Pictured above is Itoh peony Morning Lilac. It remained modest in growth and appearance during the previous four years and only this season has it merited the attribute “spectacular”. For this impatient gardener, four years was a very long time to wait.

Itohs are sturdy perennials that are impossible to dig up once planted; consequently, they defy multiplication by root splitting. Industrial growers here in Quebec employ tissue culture propagation to create new plants. Then the seedings are sold to growers who nurture them until they are ready for market. The gestation time from initial lab procreation to spectacular flowering takes years. Perhaps that accounts for the extremely high price tag for mature Itohs at both wholesale and retail sellers.

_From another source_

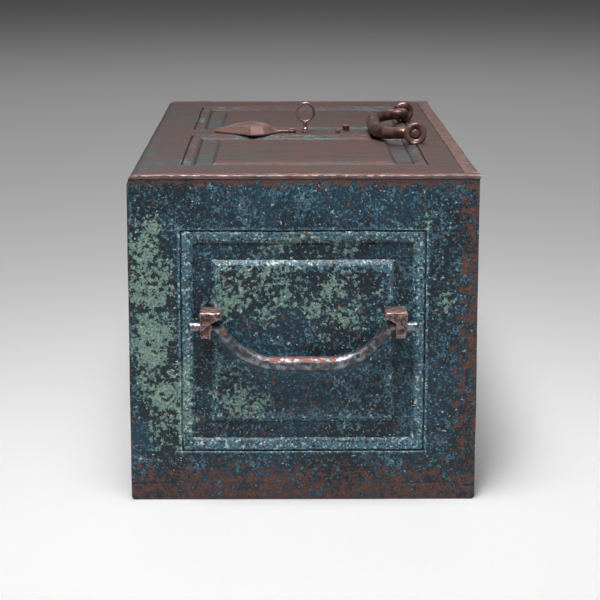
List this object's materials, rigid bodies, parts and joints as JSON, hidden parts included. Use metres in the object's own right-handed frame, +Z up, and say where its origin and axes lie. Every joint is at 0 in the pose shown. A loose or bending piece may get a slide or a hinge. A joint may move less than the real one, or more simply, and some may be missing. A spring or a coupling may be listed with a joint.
{
  "type": "strongbox safe",
  "caption": "Panelled iron strongbox with a hinged lid, drop handles at the ends, a bail on the lid, a keyhole cover and a key lock that throws bolts.",
  "frame": {"origin": "centre of the base, on the floor", "axes": "+Z up, +Y along the box from the near end to the far end, +X towards the lock side, away from the lid's hinge"},
  "size_m": [0.31, 0.702, 0.3268],
  "materials": {
    "body_paint": "old blue paint, chipped, with rust spots",
    "foot_band": "paint worn to rust",
    "top_rim": "brown rusted iron",
    "inside_iron": "dull dark iron",
    "lid_skin": "brown iron with traces of blue paint",
    "handle_steel": "hand-polished forged iron with rust",
    "lug_iron": "forged iron, rust brown",
    "lid_fittings": "forged iron, brown and polished by hands",
    "key_iron": "brown iron",
    "lock_works": "filed, slightly oiled",
    "spring_steel": "drawn wire"
  },
  "bodies": {
    "box": {"corner_angles": "body_paint", "near_surround": "body_paint", "far_surround": "body_paint", "front_surround": "body_paint", "back_surround": "body_paint", "near_moulding": "body_paint", "far_moulding": "body_paint", "front_mouldings": "body_paint", "back_mouldings": "body_paint", "near_field": "body_paint", "far_field": "body_paint", "front_fields": "body_paint", "back_fields": "body_paint", "base_band": "foot_band", "top_rim": "top_rim", "bottom_plate": "inside_iron", "near_sheet": "inside_iron", "far_sheet": "inside_iron", "front_sheet": "inside_iron", "back_sheet": "inside_iron", "rim_legs": "inside_iron", "lid_ledge": "inside_iron", "back_rail": "inside_iron", "hinge_pins": "lock_works", "near_lugs": "lug_iron", "far_lugs": "lug_iron", "lug_rivets": "inside_iron"},
    "near_handle": {"near_bail": "handle_steel"},
    "far_handle": {"far_bail": "handle_steel"},
    "lid": {"lid_sheet": "inside_iron", "lid_surround": "lid_skin", "lid_mouldings": "lid_skin", "lid_fields": "lid_skin", "lid_hinge_bar": "lid_skin", "lid_cross_bars": "inside_iron", "lid_eyes": "lid_fittings", "eye_nuts": "lock_works", "keyhole_bush": "lid_fittings", "slotted_stud": "lid_fittings", "cover_pivot": "lid_fittings", "lock_collar": "lock_works", "lock_plate": "inside_iron", "lock_pillars": "lock_works", "lock_screws": "lock_works", "bolt_guides": "lock_works", "button_bracket": "lock_works", "catch_spring": "spring_steel"},
    "lid_handle": {"lid_bail": "lid_fittings"},
    "cover": {"keyhole_cover": "lid_fittings"},
    "button": {"catch_button": "lid_fittings"},
    "pinion": {"lock_pinion": "lock_works"},
    "front_bar": {"front_bolt": "lock_works"},
    "near_bar": {"near_bolt": "lock_works"},
    "far_bar": {"far_bolt": "lock_works"},
    "key": {"key": "key_iron"}
  },
  "joints": [
    {"name": "near_handle_lift", "type": "hinge", "parent": "box", "child": "near_handle", "pos_m": [0, -0.342, 0.1635], "axis": [-1, 0, 0], "range_deg": [-15, 90]},
    {"name": "far_handle_lift", "type": "hinge", "parent": "box", "child": "far_handle", "pos_m": [0, 0.342, 0.1635], "axis": [1, 0, 0], "range_deg": [-15, 90]},
    {"name": "lid_open", "type": "hinge", "parent": "box", "child": "lid", "pos_m": [-0.146, 0, 0.287], "axis": [0, -1, 0], "range_deg": [0, 100]},
    {"name": "lid_handle_lift", "type": "hinge", "parent": "lid", "child": "lid_handle", "pos_m": [0.113, 0, 0.306], "axis": [0, 1, 0], "range_deg": [0, 171]},
    {"name": "cover_swing", "type": "hinge", "parent": "lid", "child": "cover", "pos_m": [-0.0085, -0.002, 0.3], "axis": [0, 0, 1], "range_deg": [-105, 105]},
    {"name": "button_press", "type": "slide", "parent": "lid", "child": "button", "axis": [0, 0, -1], "range_m": [0, 0.003], "stiffness_N_per_m": 300, "springref_m": -0.003, "deforming": ["catch_spring"]},
    {"name": "key_turn", "type": "hinge", "parent": "lid", "child": "pinion", "pos_m": [0.0055, 0, 0.275], "axis": [0, 0, 1], "range_deg": [0, 90]},
    {"name": "front_bolt_throw", "type": "slide", "parent": "lid", "child": "front_bar", "axis": [1, 0, 0], "range_m": [0, 0.01507]},
    {"name": "near_bolt_throw", "type": "slide", "parent": "lid", "child": "near_bar", "axis": [0, -1, 0], "range_m": [0, 0.0151]},
    {"name": "far_bolt_throw", "type": "slide", "parent": "lid", "child": "far_bar", "axis": [0, 1, 0], "range_m": [0, 0.0151]},
    {"name": "key_draw", "type": "slide", "parent": "pinion", "child": "key", "axis": [0, 0, 1], "range_m": [0, 0.045]}
  ],
  "couplings": [
    {"joint": "key_turn", "follows": "front_bolt_throw", "rad_per_m": 104.17},
    {"joint": "near_bolt_throw", "follows": "front_bolt_throw", "ratio": 1},
    {"joint": "far_bolt_throw", "follows": "front_bolt_throw", "ratio": 1}
  ]
}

The Itoh family of peonies produces theatrically bold, oversized flower heads that do not require staking even in heavy rain. It feels like a gift from the gods that a plant which blooms in vivid tropical colors should survive so successfully in our cold climate.

Meanwhile, a magnificent garden design project is underway here in Montreal. A private park, where I once created flamboyant flowerbeds that blend English style perennials with bold colored winter- compatible roses, is being expanded.

The owner has allocated a generous budget that permits me to source any plants I deem appropriate. His love of flower gardens inspires me to plant Itoh peonies. Alas, they are not easy to find.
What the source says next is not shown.